● SUPPLIED INFORMATION
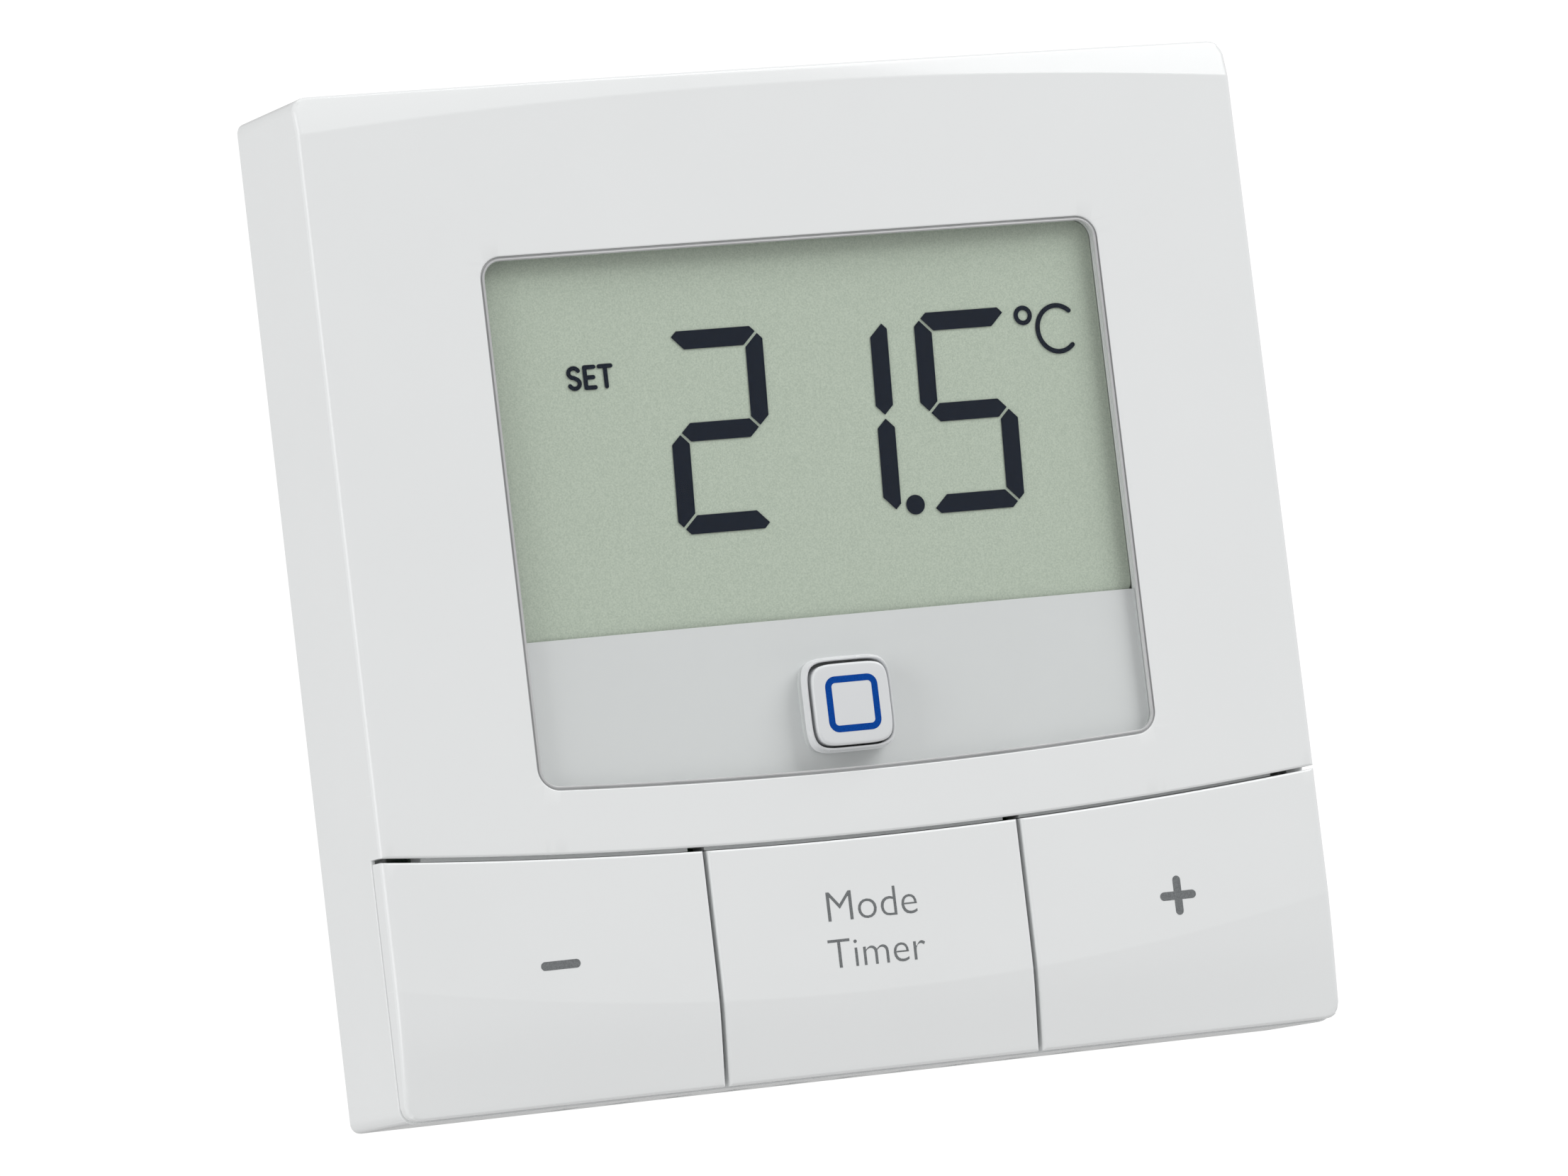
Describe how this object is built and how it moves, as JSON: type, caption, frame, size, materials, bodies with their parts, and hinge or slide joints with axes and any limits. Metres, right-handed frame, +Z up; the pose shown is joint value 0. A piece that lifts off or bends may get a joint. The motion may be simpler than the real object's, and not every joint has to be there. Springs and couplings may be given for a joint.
{
  "type": "wall thermostat",
  "caption": "Square battery-powered wall thermostat with a large display window, a round-cornered button below it and a row of keys, clipped to a flat mounting plate.",
  "frame": {"origin": "centre of the mounting plate's rear face, on the wall plane", "axes": "+X to the right as seen by someone facing the display, +Y into the wall, +Z up"},
  "size_m": [0.08, 0.0184, 0.08],
  "materials": {
    "housing_plastic": "white moulded plastic, fine satin sheen with soft reflections",
    "key_plastic": "white moulded plastic, same as the housing, with grey printed symbols",
    "button_plastic": "white moulded plastic with a blue outline",
    "window_clear": "clear moulded plastic, polished",
    "grey_print": "light grey print on film",
    "lcd": "reflective display glass, grey-green, matt front polariser",
    "reflector": "white diffusing film",
    "ribbon_film": "amber film",
    "socket_plastic": "cream, matt",
    "board_laminate": "green solder mask, satin",
    "chip_epoxy": "black, matt",
    "shield_can": "tinned sheet",
    "antenna_wire": "bare wire",
    "crystal_can": "drawn can",
    "led_resin": "clear resin",
    "capacitor_can": "drawn can",
    "switch_metal": "tinned frame",
    "plunger_plastic": "black, matt",
    "battery_sleeve": "printed sleeve, glossy",
    "spring_steel": "nickel plated wire",
    "contact_nickel": "nickel plated strip",
    "screw_steel": "zinc plated",
    "rear_plastic": "white moulded plastic, matt",
    "plate_plastic": "white moulded plastic, matt"
  },
  "bodies": {
    "wall_plate": {"mounting_plate": "plate_plastic"},
    "unit": {"front_cover": "housing_plastic", "rear_housing": "rear_plastic", "window_lens": "window_clear", "display_mask": "grey_print", "lcd_glass": "lcd", "lcd_reflector": "reflector", "lcd_ribbon": "ribbon_film", "ribbon_socket": "socket_plastic", "main_board": "board_laminate", "microcontroller": "chip_epoxy", "radio_module": "shield_can", "antenna": "antenna_wire", "crystal": "crystal_can", "climate_sensor": "chip_epoxy", "status_led": "led_resin", "buffer_capacitor": "capacitor_can", "switch_minus": "switch_metal", "switch_menu": "switch_metal", "switch_plus": "switch_metal", "switch_system": "switch_metal", "battery_1": "battery_sleeve", "battery_2": "battery_sleeve", "contact_spring_1": "spring_steel", "contact_spring_2": "spring_steel", "contact_plate_1": "contact_nickel", "contact_plate_2": "contact_nickel", "board_screw_1": "screw_steel", "board_screw_2": "screw_steel", "board_screw_3": "screw_steel", "board_screw_4": "screw_steel"},
    "key_minus": {"key_minus": "key_plastic"},
    "key_menu": {"key_menu": "key_plastic"},
    "key_plus": {"key_plus": "key_plastic"},
    "system_button": {"system_button": "button_plastic"},
    "plunger_minus": {"plunger_minus": "plunger_plastic"},
    "plunger_menu": {"plunger_menu": "plunger_plastic"},
    "plunger_plus": {"plunger_plus": "plunger_plastic"},
    "plunger_system": {"plunger_system": "plunger_plastic"}
  },
  "joints": [
    {"name": "unit_lift_off", "type": "slide", "parent": "wall_plate", "child": "unit", "axis": [0, -1, 0], "range_m": [0, 0.03]},
    {"name": "key_minus_press", "type": "hinge", "parent": "unit", "child": "key_minus", "pos_m": [-0.0265, -0.015, -0.0389], "axis": [-1, 0, 0], "range_deg": [0, 1], "stiffness_Nm_per_rad": 0.9, "springref_deg": -0.23},
    {"name": "key_menu_press", "type": "hinge", "parent": "unit", "child": "key_menu", "pos_m": [0, -0.015, -0.0389], "axis": [-1, 0, 0], "range_deg": [0, 1], "stiffness_Nm_per_rad": 0.9, "springref_deg": -0.23},
    {"name": "key_plus_press", "type": "hinge", "parent": "unit", "child": "key_plus", "pos_m": [0.0265, -0.015, -0.0389], "axis": [-1, 0, 0], "range_deg": [0, 1], "stiffness_Nm_per_rad": 0.9, "springref_deg": -0.23},
    {"name": "system_button_press", "type": "slide", "parent": "unit", "child": "system_button", "axis": [0, 1, 0], "range_m": [0, 0.00025], "stiffness_N_per_m": 5000, "springref_m": -0.00002},
    {"name": "plunger_minus_travel", "type": "slide", "parent": "unit", "child": "plunger_minus", "axis": [0, 1, 0], "range_m": [0, 0.00024]},
    {"name": "plunger_menu_travel", "type": "slide", "parent": "unit", "child": "plunger_menu", "axis": [0, 1, 0], "range_m": [0, 0.00024]},
    {"name": "plunger_plus_travel", "type": "slide", "parent": "unit", "child": "plunger_plus", "axis": [0, 1, 0], "range_m": [0, 0.00024]},
    {"name": "plunger_system_travel", "type": "slide", "parent": "unit", "child": "plunger_system", "axis": [0, 1, 0], "range_m": [0, 0.00026]}
  ],
  "couplings": [
    {"joint": "plunger_minus_travel", "follows": "key_minus_press", "m_per_rad": 0.0119},
    {"joint": "plunger_menu_travel", "follows": "key_menu_press", "m_per_rad": 0.0119},
    {"joint": "plunger_plus_travel", "follows": "key_plus_press", "m_per_rad": 0.0119},
    {"joint": "plunger_system_travel", "follows": "system_button_press", "ratio": 1}
  ]
}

● EXERCISE DESCRIPTION
Extract the complete data, matching each line exactly.

● TASK SOLUTION
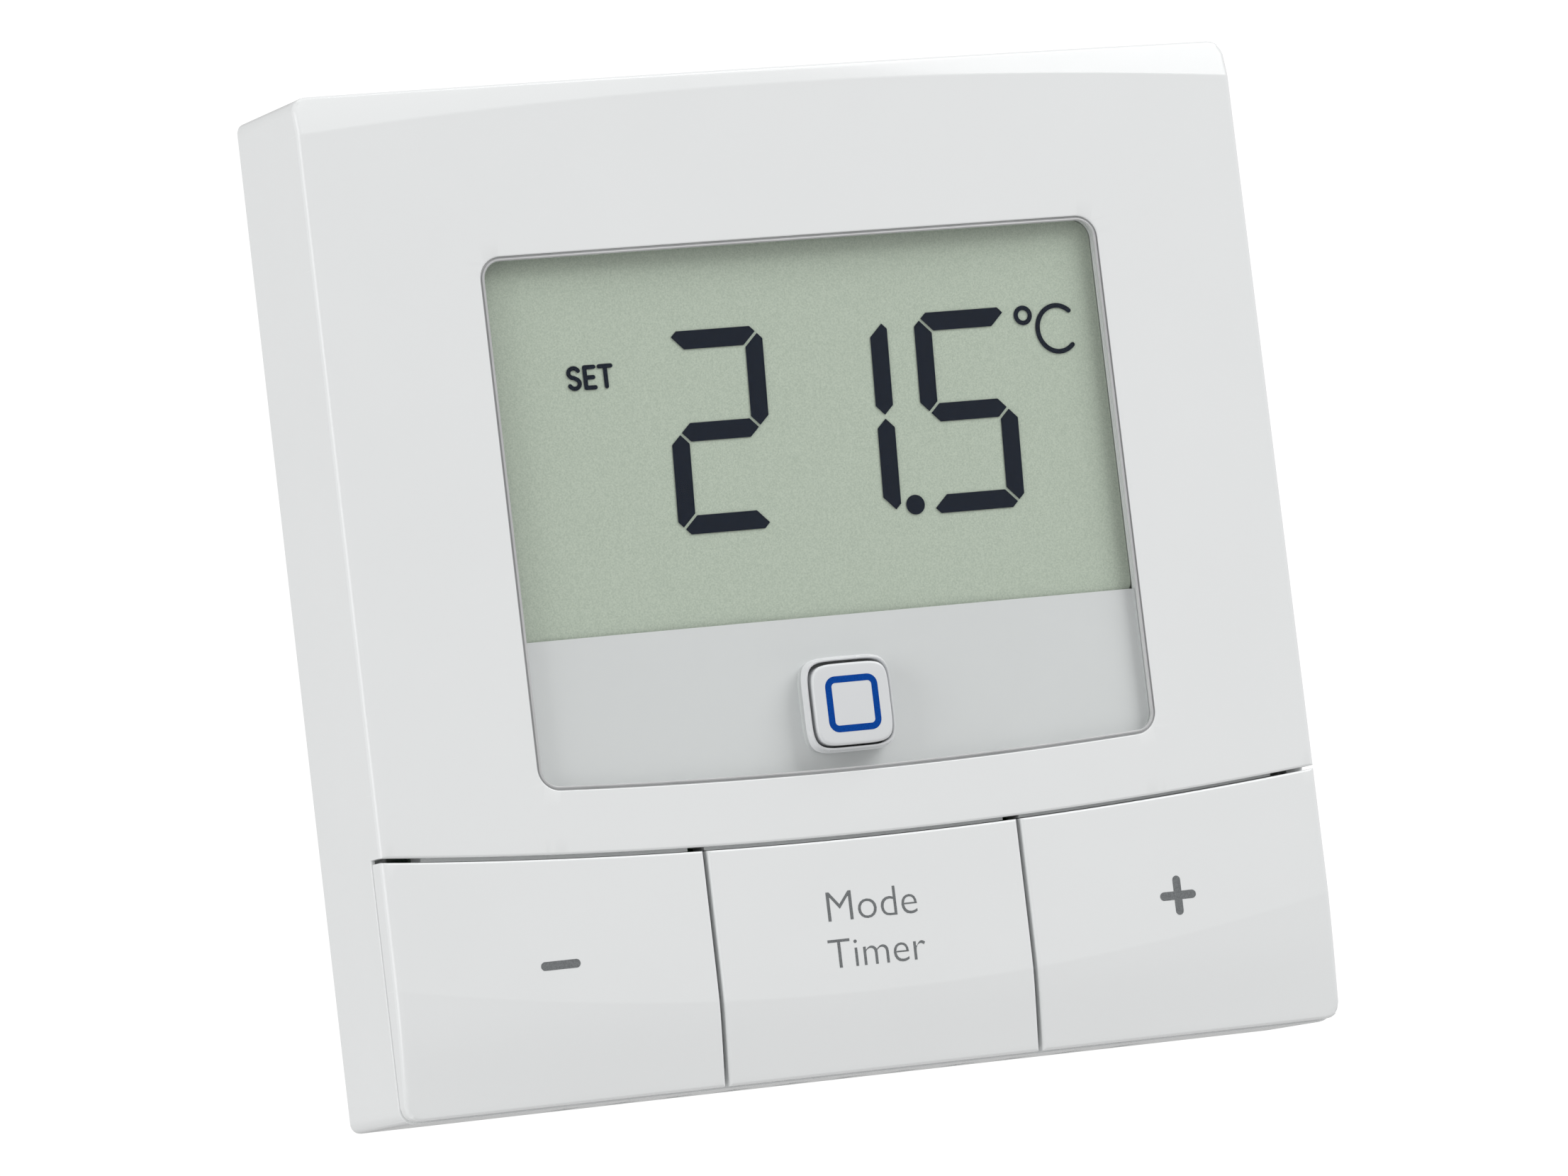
Describe how this object is built and how it moves, as JSON: type, caption, frame, size, materials, bodies with their parts, and hinge or slide joints with axes and any limits. Metres, right-handed frame, +Z up; the pose shown is joint value 0. A piece that lifts off or bends may get a joint. The motion may be simpler than the real object's, and not every joint has to be there. Springs and couplings may be given for a joint.
{
  "type": "wall thermostat",
  "caption": "Square battery-powered wall thermostat with a large display window, a round-cornered button below it and a row of keys, clipped to a flat mounting plate.",
  "frame": {"origin": "centre of the mounting plate's rear face, on the wall plane", "axes": "+X to the right as seen by someone facing the display, +Y into the wall, +Z up"},
  "size_m": [0.08, 0.0184, 0.08],
  "materials": {
    "housing_plastic": "white moulded plastic, fine satin sheen with soft reflections",
    "key_plastic": "white moulded plastic, same as the housing, with grey printed symbols",
    "button_plastic": "white moulded plastic with a blue outline",
    "window_clear": "clear moulded plastic, polished",
    "grey_print": "light grey print on film",
    "lcd": "reflective display glass, grey-green, matt front polariser",
    "reflector": "white diffusing film",
    "ribbon_film": "amber film",
    "socket_plastic": "cream, matt",
    "board_laminate": "green solder mask, satin",
    "chip_epoxy": "black, matt",
    "shield_can": "tinned sheet",
    "antenna_wire": "bare wire",
    "crystal_can": "drawn can",
    "led_resin": "clear resin",
    "capacitor_can": "drawn can",
    "switch_metal": "tinned frame",
    "plunger_plastic": "black, matt",
    "battery_sleeve": "printed sleeve, glossy",
    "spring_steel": "nickel plated wire",
    "contact_nickel": "nickel plated strip",
    "screw_steel": "zinc plated",
    "rear_plastic": "white moulded plastic, matt",
    "plate_plastic": "white moulded plastic, matt"
  },
  "bodies": {
    "wall_plate": {"mounting_plate": "plate_plastic"},
    "unit": {"front_cover": "housing_plastic", "rear_housing": "rear_plastic", "window_lens": "window_clear", "display_mask": "grey_print", "lcd_glass": "lcd", "lcd_reflector": "reflector", "lcd_ribbon": "ribbon_film", "ribbon_socket": "socket_plastic", "main_board": "board_laminate", "microcontroller": "chip_epoxy", "radio_module": "shield_can", "antenna": "antenna_wire", "crystal": "crystal_can", "climate_sensor": "chip_epoxy", "status_led": "led_resin", "buffer_capacitor": "capacitor_can", "switch_minus": "switch_metal", "switch_menu": "switch_metal", "switch_plus": "switch_metal", "switch_system": "switch_metal", "battery_1": "battery_sleeve", "battery_2": "battery_sleeve", "contact_spring_1": "spring_steel", "contact_spring_2": "spring_steel", "contact_plate_1": "contact_nickel", "contact_plate_2": "contact_nickel", "board_screw_1": "screw_steel", "board_screw_2": "screw_steel", "board_screw_3": "screw_steel", "board_screw_4": "screw_steel"},
    "key_minus": {"key_minus": "key_plastic"},
    "key_menu": {"key_menu": "key_plastic"},
    "key_plus": {"key_plus": "key_plastic"},
    "system_button": {"system_button": "button_plastic"},
    "plunger_minus": {"plunger_minus": "plunger_plastic"},
    "plunger_menu": {"plunger_menu": "plunger_plastic"},
    "plunger_plus": {"plunger_plus": "plunger_plastic"},
    "plunger_system": {"plunger_system": "plunger_plastic"}
  },
  "joints": [
    {"name": "unit_lift_off", "type": "slide", "parent": "wall_plate", "child": "unit", "axis": [0, -1, 0], "range_m": [0, 0.03]},
    {"name": "key_minus_press", "type": "hinge", "parent": "unit", "child": "key_minus", "pos_m": [-0.0265, -0.015, -0.0389], "axis": [-1, 0, 0], "range_deg": [0, 1], "stiffness_Nm_per_rad": 0.9, "springref_deg": -0.23},
    {"name": "key_menu_press", "type": "hinge", "parent": "unit", "child": "key_menu", "pos_m": [0, -0.015, -0.0389], "axis": [-1, 0, 0], "range_deg": [0, 1], "stiffness_Nm_per_rad": 0.9, "springref_deg": -0.23},
    {"name": "key_plus_press", "type": "hinge", "parent": "unit", "child": "key_plus", "pos_m": [0.0265, -0.015, -0.0389], "axis": [-1, 0, 0], "range_deg": [0, 1], "stiffness_Nm_per_rad": 0.9, "springref_deg": -0.23},
    {"name": "system_button_press", "type": "slide", "parent": "unit", "child": "system_button", "axis": [0, 1, 0], "range_m": [0, 0.00025], "stiffness_N_per_m": 5000, "springref_m": -0.00002},
    {"name": "plunger_minus_travel", "type": "slide", "parent": "unit", "child": "plunger_minus", "axis": [0, 1, 0], "range_m": [0, 0.00024]},
    {"name": "plunger_menu_travel", "type": "slide", "parent": "unit", "child": "plunger_menu", "axis": [0, 1, 0], "range_m": [0, 0.00024]},
    {"name": "plunger_plus_travel", "type": "slide", "parent": "unit", "child": "plunger_plus", "axis": [0, 1, 0], "range_m": [0, 0.00024]},
    {"name": "plunger_system_travel", "type": "slide", "parent": "unit", "child": "plunger_system", "axis": [0, 1, 0], "range_m": [0, 0.00026]}
  ],
  "couplings": [
    {"joint": "plunger_minus_travel", "follows": "key_minus_press", "m_per_rad": 0.0119},
    {"joint": "plunger_menu_travel", "follows": "key_menu_press", "m_per_rad": 0.0119},
    {"joint": "plunger_plus_travel", "follows": "key_plus_press", "m_per_rad": 0.0119},
    {"joint": "plunger_system_travel", "follows": "system_button_press", "ratio": 1}
  ]
}